## LISTED RECORDS
────────────────────────────────────────

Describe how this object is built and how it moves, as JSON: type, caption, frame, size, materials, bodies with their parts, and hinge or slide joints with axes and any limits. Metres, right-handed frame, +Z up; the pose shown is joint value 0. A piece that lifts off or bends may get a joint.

────────────────────────────────────────

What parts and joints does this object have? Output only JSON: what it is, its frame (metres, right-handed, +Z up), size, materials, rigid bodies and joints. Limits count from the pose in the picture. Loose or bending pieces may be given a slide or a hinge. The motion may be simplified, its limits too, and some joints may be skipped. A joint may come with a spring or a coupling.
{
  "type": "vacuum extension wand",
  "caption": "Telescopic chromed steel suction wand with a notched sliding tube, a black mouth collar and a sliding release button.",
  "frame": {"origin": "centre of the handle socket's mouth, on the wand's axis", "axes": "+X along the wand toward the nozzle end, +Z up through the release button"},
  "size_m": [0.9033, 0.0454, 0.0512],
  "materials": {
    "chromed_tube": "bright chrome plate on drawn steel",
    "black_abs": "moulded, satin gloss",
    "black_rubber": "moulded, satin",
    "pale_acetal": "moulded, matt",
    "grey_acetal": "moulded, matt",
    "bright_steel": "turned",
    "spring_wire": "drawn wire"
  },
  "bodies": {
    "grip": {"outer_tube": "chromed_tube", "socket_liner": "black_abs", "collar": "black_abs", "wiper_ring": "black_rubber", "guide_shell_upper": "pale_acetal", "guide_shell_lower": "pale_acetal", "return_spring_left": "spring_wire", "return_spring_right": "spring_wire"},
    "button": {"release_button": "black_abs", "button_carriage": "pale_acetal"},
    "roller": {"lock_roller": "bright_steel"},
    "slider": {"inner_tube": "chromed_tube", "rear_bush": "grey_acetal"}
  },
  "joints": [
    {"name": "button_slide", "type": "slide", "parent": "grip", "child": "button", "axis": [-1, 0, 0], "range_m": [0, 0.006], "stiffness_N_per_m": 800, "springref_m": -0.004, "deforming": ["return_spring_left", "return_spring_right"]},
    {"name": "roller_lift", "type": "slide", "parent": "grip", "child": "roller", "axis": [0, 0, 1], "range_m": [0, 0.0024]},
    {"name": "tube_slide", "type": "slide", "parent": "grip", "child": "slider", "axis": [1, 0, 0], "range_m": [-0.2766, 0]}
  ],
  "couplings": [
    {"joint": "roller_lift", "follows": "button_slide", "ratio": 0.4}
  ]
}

────────────────────────────────────────

In the entries above, locate every line with the word "parts" and copy it.

Describe how this object is built and how it moves, as JSON: type, caption, frame, size, materials, bodies with their parts, and hinge or slide joints with axes and any limits. Metres, right-handed frame, +Z up; the pose shown is joint value 0. A piece that lifts off or bends may get a joint.
What parts and joints does this object have? Output only JSON: what it is, its frame (metres, right-handed, +Z up), size, materials, rigid bodies and joints. Limits count from the pose in the picture. Loose or bending pieces may be given a slide or a hinge. The motion may be simplified, its limits too, and some joints may be skipped. A joint may come with a spring or a coupling.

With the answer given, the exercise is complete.